MSc Thesis Defense: Efe ÖZTABAN, MACHINE LEARNING DRIVEN DETERMINATION OF THREE-DIMENSIONAL STRUCTURES OF MOLECULAR CLOUDS IN HIGH-RESOLUTION MILLIMETER IMAGES, Date & Time: May 12, 2026 – 1:00 PM , Place: FENS L067
MACHINE LEARNING DRIVEN DETERMINATION OF
THREE-DIMENSIONAL STRUCTURES OF MOLECULAR CLOUDS
IN HIGH-RESOLUTION MILLIMETER IMAGES
Efe Öztaban
Physics, MSc Thesis, 2026
Thesis Jury
Prof. Emrah Kalemci (Thesis Advisor)
Asst. Prof. Arkadaş İnan Özakın
Prof. Ünal Ertan
Date & Time: May 12th, 2026 – 1:00 PM
Place: FENS L067
Keywords : Dust scattering halos, Molecular clouds, 4U 1630−47,
Three-dimensional reconstruction, Machine learning
Abstract
Dust scattering halos offer a powerful geometric probe of highly absorbed Galactic X-ray binaries by constraining distances important for BHXRB characterization, but their interpretation depends strongly on the structure of the intervening interstellar material. In this thesis, high-resolution APEX 12CO observations are used to study the molecular clouds along the line of sight to 4U 1630−47, whose distance has remained uncertain because of strong extinction and complex foreground gas. The narrow field of view and crowded velocity structure of the APEX data make standard cloud identification methods insufficient for this problem. Therefore, a dedicated reconstruction pipeline is developed to extract three-dimensional molecular cloud morphologies from the data by combining spectral peak identification, segmentation, thresholding, and soft clustering. The reconstruction separates the emission into 15 molecular cloud components and traces their three-dimensional morphologies in position-position-velocity space.
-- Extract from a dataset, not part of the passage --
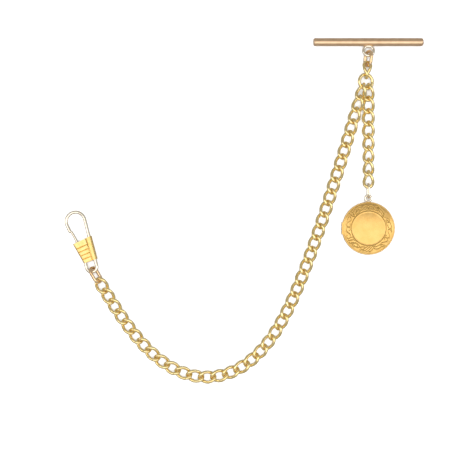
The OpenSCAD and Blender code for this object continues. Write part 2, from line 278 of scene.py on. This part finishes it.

When these clouds are incorporated into dust scattering halo modeling and compared with the observed Chandra halo image, the results favor a source distance of approximately 11.5 kpc over the alternative 4.85 kpc and 13.6 kpc solutions, as presented in Kalemci et al. 2025. This work shows that detailed molecular cloud morphology can play a central role in dust scattering halo modeling and in improving distance estimates for highly absorbed X-ray binaries.